Friday 19 May 2006

The great Watchdog give-away – Part 2

Last week I gave away some free ideas to service providers. Very briefly these very simple ideas were as follows. Firstly make sure that you have good policies that help your customers rather than get in their way and irritate them.

Secondly make sure that your organisational structure enables your staff to work together properly, to allow good ideas to emerge and circulate and for service stars to shine.

Lastly we suggested that rather than invest huge amounts of money in training your staff in how to treat customers properly, maybe you should just start off by hiring people that are naturally good at it. They can do it already. Just go to your competitors, see who does it best and offer them a pay rise if they switch to your company!

Well this week I’m going to be rash and give away a few more bright ideas. Again all for free and all have been demonstrated by providers we’ve encountered in the last few weeks.

Deny everything

So a customer calls in and tells you that there’s a problem? Simple. Just tell them that in fact they are mistaken and that there isn’t a problem at all. Keep repeating this until they go away.

We called our Internet Service Provider this week to report a problem. All of our PCs were having problems connecting and when they finally did manage to connect the connection was intermittent. Their response?

“There isn’t a problem”.

So we repeated our situation and we were just told the same.

“There isn’t a problem”.

So eventually we went away and left them alone. The approach worked. We left them alone!

Accuse them of lying

Your customers are all liars. So tell them so and they’ll leave you alone.

We’ve had a huge number of calls reporting problems with a particular cellphone shop. I’m not going to name the place, let’s just call them Cell Town.

Anyway, several people took their cellphones back to Cell Town after they developed technical problems. Some of them were eventually told the problems with their phones were self-inflicted. Others were told that since they had lost their receipt after returning their brand new phone for repair they weren’t going to get their phones back. Or their money.

So we called Cell Town and asked them for a comment. Their response was fantastic.

“They’re all lying”.

What a response! It’s simple, direct and well, who knows, maybe it’s true? Probably isn’t of course but who cares? It makes most customers go away.

Call your customers stupid

They are all stupid aren’t they? Particularly the ones that complain. Of course they are. If they were smart they’d just keep quiet and not bother you with complaints.

We had a call from someone who had gone to a PC shop to buy a replacement print cartridge. She paid cash on behalf of the company she works for and was told it would be ordered for her.

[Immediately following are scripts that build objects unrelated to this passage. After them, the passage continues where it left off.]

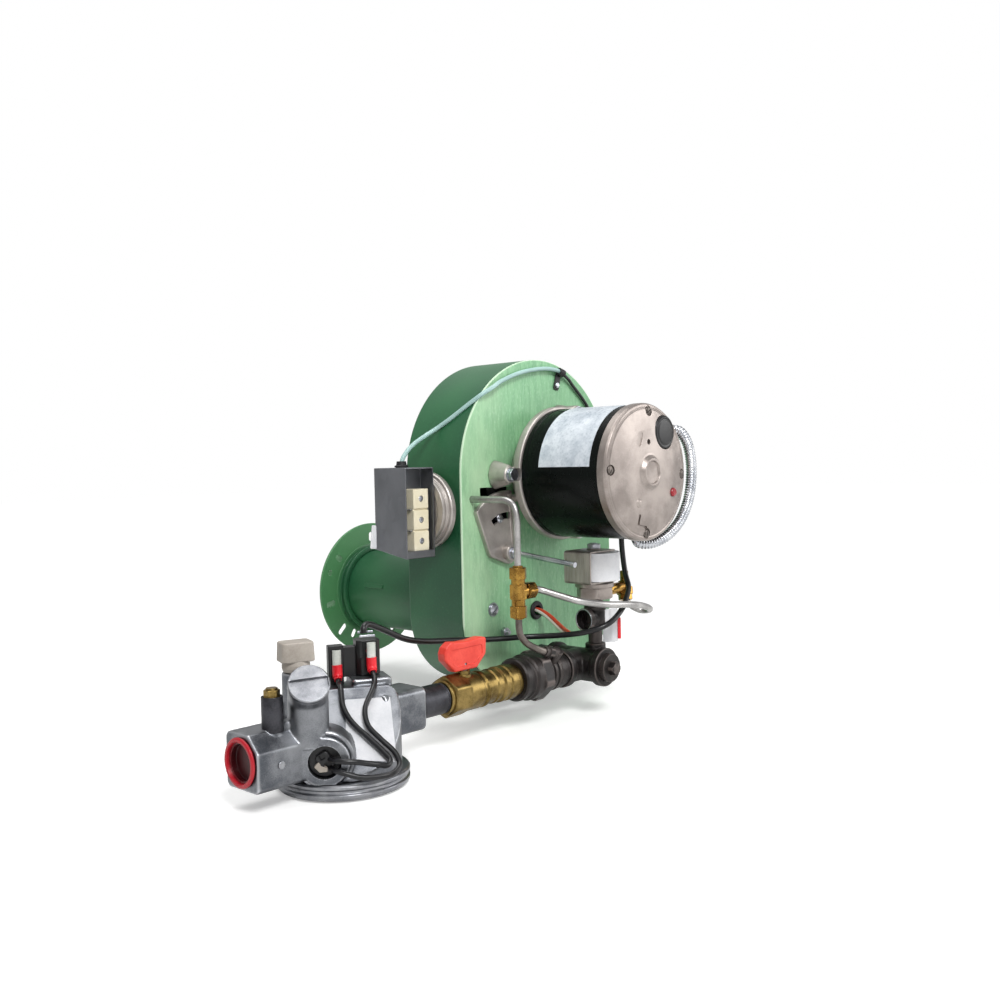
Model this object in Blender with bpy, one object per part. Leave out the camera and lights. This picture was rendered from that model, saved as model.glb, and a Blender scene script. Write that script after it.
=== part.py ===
"""Industrial gas burner.

A sheet-metal blower housing carries a motor in front and an air tube with a mounting flange behind.
A gas train crosses in front of the housing below the motor, and a pilot line with its own solenoid
valve hangs between them. Units are metres, +Z is up, the motor looks along -Y and the flame leaves
along +Y. The origin is on the air tube's axis, at the rear face of the mounting flange.
"""

import math

import bpy
import bmesh
from mathutils import Matrix, Vector

# Fits and finish
GAP = 0.0003            # clearance between two pieces that touch
OVERRUN = 0.004         # how far a cutter runs past what it cuts
SINK = 0.0006           # how far one shape runs into the shape it is fused with
SHARP_ANGLE = math.radians(32)
SIDES_LARGE = 32
SIDES_ROUND = 18
SIDES_SMALL = 10
SIDES_TINY = 8
HEX = 6

# Blower housing
HOUSING_HALF_WIDTH = 0.1144
MOTOR_HEIGHT = 0.134
HOUSING_CORNER = 0.0765
HOUSING_REAR = 0.1931
HOUSING_FRONT = 0.2697
SHEET = 0.0016
PLATE_THICKNESS = 0.0024
PLATE_MOTOR_HOLE = 0.036
ARCH_STEPS = 20
CORNER_STEPS = 6

# Air inlet opening in the front plate, and its shutter
INLET_CENTRE_X = -0.069
INLET_WIDTH = 0.040
INLET_TOP = 0.122
INLET_BOTTOM = 0.070
SHUTTER_PIVOT_X = -0.0545
SHUTTER_PIVOT_Z = 0.0575
SHUTTER_REACH = 0.055
SHUTTER_TIP = 0.011
SHUTTER_THICKNESS = 0.005
SHUTTER_RIM = 0.0032
SHUTTER_POCKET = 0.0022
SHUTTER_HUB = 0.0082
SHUTTER_HUB_HEIGHT = 0.0095
SHUTTER_RIGHT_ANGLE = 78
SHUTTER_LEFT_ANGLE = 137
SHUTTER_SLOT_RADIUS = 0.036
SHUTTER_SLOT_WIDTH = 0.0052
SHUTTER_SLOT_FROM = 86
SHUTTER_SLOT_TO = 112
LOCK_SCREW_ANGLE = 109
LOCK_SCREW_SHANK = 0.0021
ROD_RADIUS = 0.0024
ROD_LENGTH = 0.0865
ROD_DROP = 0.0078
ROD_STRAIGHT = 0.014
ROD_INSIDE = 0.006

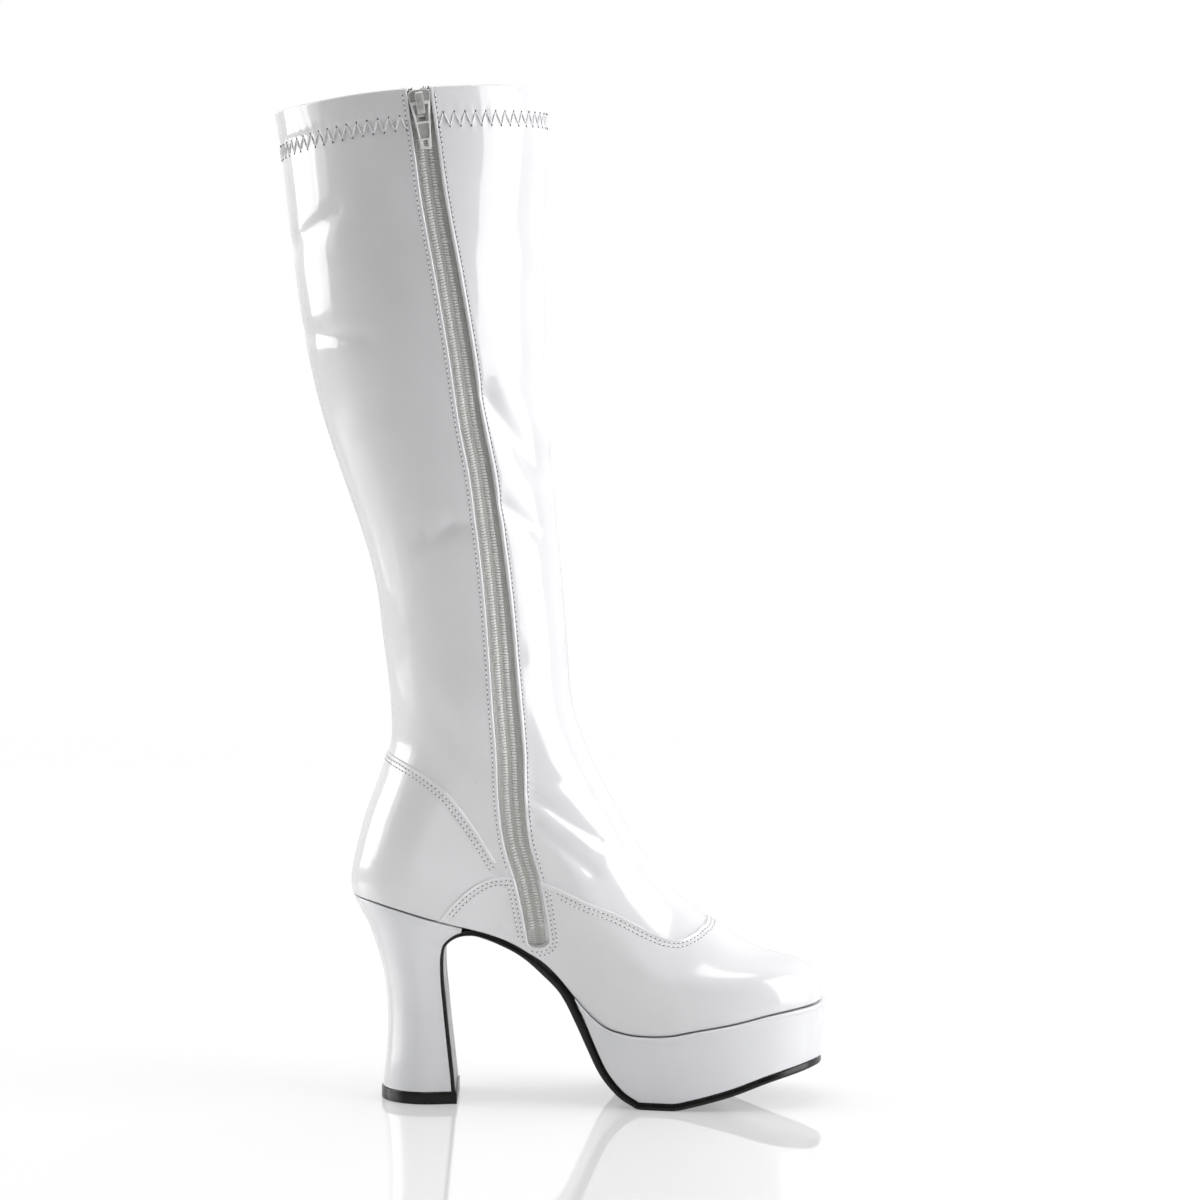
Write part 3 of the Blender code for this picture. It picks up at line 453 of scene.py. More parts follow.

Six weeks later and still without the print cartridge she asked for her money back. They refused to give her cash and said she could only have a cheque. She called us. We called them. They said she’s stupid.

Maybe she is? Probably not but so long as it gets rid of her it’s OK.

Tell them it’s their fault

Of course if there’s a problem it must be the customer’s fault. Obviously. It can’t be a manufacturers problem because that would mean it was your responsibility to fix it and we can’t have that can we?

The same cellphone shop mentioned earlier, the one we’re calling Cell Town, insists that phones returned to them because they were faulty the day after they were purchased must have been broken by the customer. On one occasion a customer was told that he should have tested the phone before he left the shop. But don’t all phones need to be charged for 12 hours or so before being used for the first time? Should he have stood in the store charging it for half a day so he could test it before leaving?

Well, yes obviously he should! It’s obviously his fault for having bought a cellphone that didn’t work when it was taken out of the box it came in. Obviously.

Steal stuff

Remember that goods are worth money so given a chance steal them from your customers.

We heard from someone who hired a builder to build her a kitchen. The builder then went and bought loads of materials from various suppliers. One of the things he did was to take the woman’s microwave oven to a supplier so they could make a cupboard to fit around it. However pretty soon the builder got into money problems and ended up owing this supplier quite a bit of money for various jobs, not just this woman’s. So what did the supplier who built the kitchen units do? He refused to return the microwave and has demanded that the woman pay them for the units they’ve constructed. However, she’s already paid the builder for the units, it’s just that he hasn’t paid his suppliers.

So the cupboard-building supplier technically has stolen the microwave oven.

So what? Maybe he’ll get her to pay again. If she doesn’t at least he’s gained a microwave!

This week’s stars!

  • Lorato at PEP at Kagiso Mall. Our caller said she was incredibly helpful, made great suggestions and was generally amazing.
  • Clifford at Mr Price at Game City. Apparently he is very polite, courteous and delivered excellent service.
  • Justice at Primi Piatti at Riverwalk who makes everything run like clockwork.